Left behind

On the apparently hottest day of the year (again?) the farm looks like an African savanna. The blackcurrant leaves are turning yellow in the heat, the grass is prickly and makes that swishy sound. The rabbits are hiding, even the flies are buzzing a little bit quieter. The dog only comes out when dragged on a lead in order to be hosed down. The chucks are visibly panting.

image.jpegBut the humans are a hive of activity! In one morning my nephew makes his journey back to the Czech Republic (and school next week!), my friend packs an enormous suitcase and flies off to Hawaii and the neighbours gather their sons and escort them to Canada to start at a uni.

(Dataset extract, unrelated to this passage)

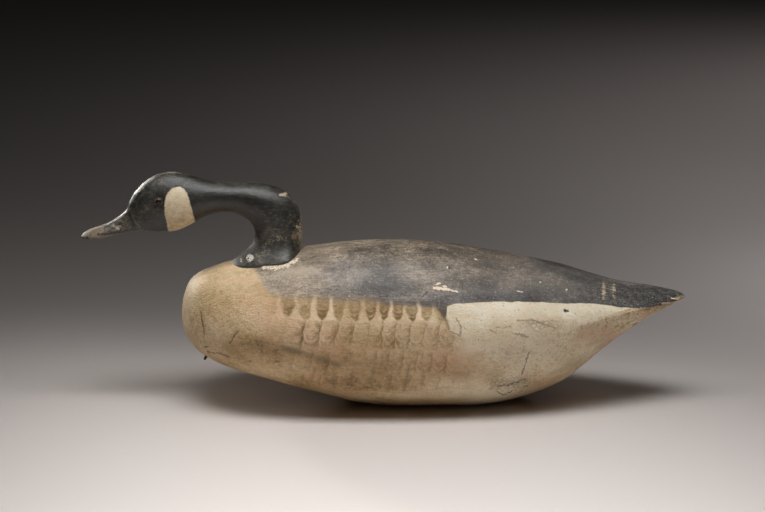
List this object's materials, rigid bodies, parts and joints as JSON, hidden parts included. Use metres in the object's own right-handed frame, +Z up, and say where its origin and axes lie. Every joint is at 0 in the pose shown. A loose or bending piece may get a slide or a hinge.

What does that mean for us? We feed. In the morning I feed Fred the dog, then the chickens. Afterwards we make sure that my brother’s cat is OK while he is depositing his son to his mother. After the cat it’s time to feed the neighbour’s guinea pigs. Then at night we repeat the process. In the meantime we also water all the plants attached to these animals and their families.

I have to say that on the other hand we have done quite well out of it. As people leave their houses for a few days they have the desire to dispose of food in case it comes to life and takes over the world while left unattended. So far we were given two nectarines, a few satsumas, packet of sliced ham, half a baguette, two peppers, half a cucumber and melted (and then frozen again) Kinder Bueno (thank you dear nephew).

So all good really. Now I am sitting at home waiting to hear who else will leave me in charge of their menagerie and perhaps their wine cellar…

Any offers?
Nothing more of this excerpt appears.